Sous l'impulsion de la révolution Bolchevique de 1917, puis du mouvement de la Résistance de la
Deuxième guerre mondiale, ARAGON développe un style plus régulier, un vers davantage structuré et
maîtrisé. Dès lors, son œuvre se structure essentiellement autour du sentiment patriotique exalté
dans sa poésie et d'un sentiment populaire, profondément humaniste.
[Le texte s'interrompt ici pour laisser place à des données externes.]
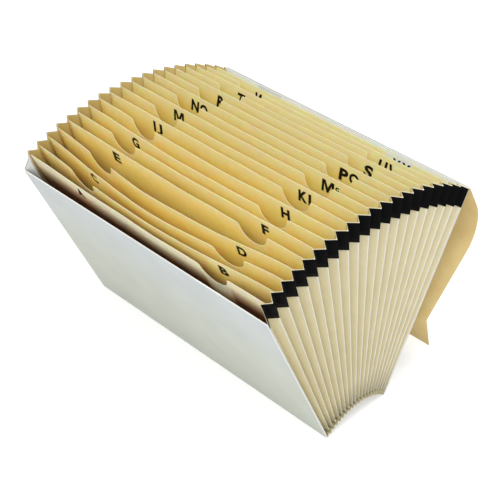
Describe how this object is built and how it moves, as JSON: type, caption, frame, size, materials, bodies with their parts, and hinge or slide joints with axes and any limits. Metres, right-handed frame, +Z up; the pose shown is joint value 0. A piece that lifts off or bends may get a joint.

De même, Paul ELUARD adopte dans sa poésie et dans sa prose une attitude typiquement surréaliste,
mêlant rêve et réalité dans ses recueils Capitale de la douleur (1926), La Rose publique de 1934, et
Les yeux fertiles de 1936. Tout comme ARAGON, ELUARD s'engage ouvertement dans la bataille politique
de l'entre-deux guerres et demeure fasciné par le mouvement de la résistance française, fortement
imprégné dès ses débuts d'influences communistes.
La poésie d'ELUARD reflète sa proximité à la nature, aux êtres, son intimité avec la personne
aimée, dont il chante les l'amour à travers une poésie chaude et harmonieuse.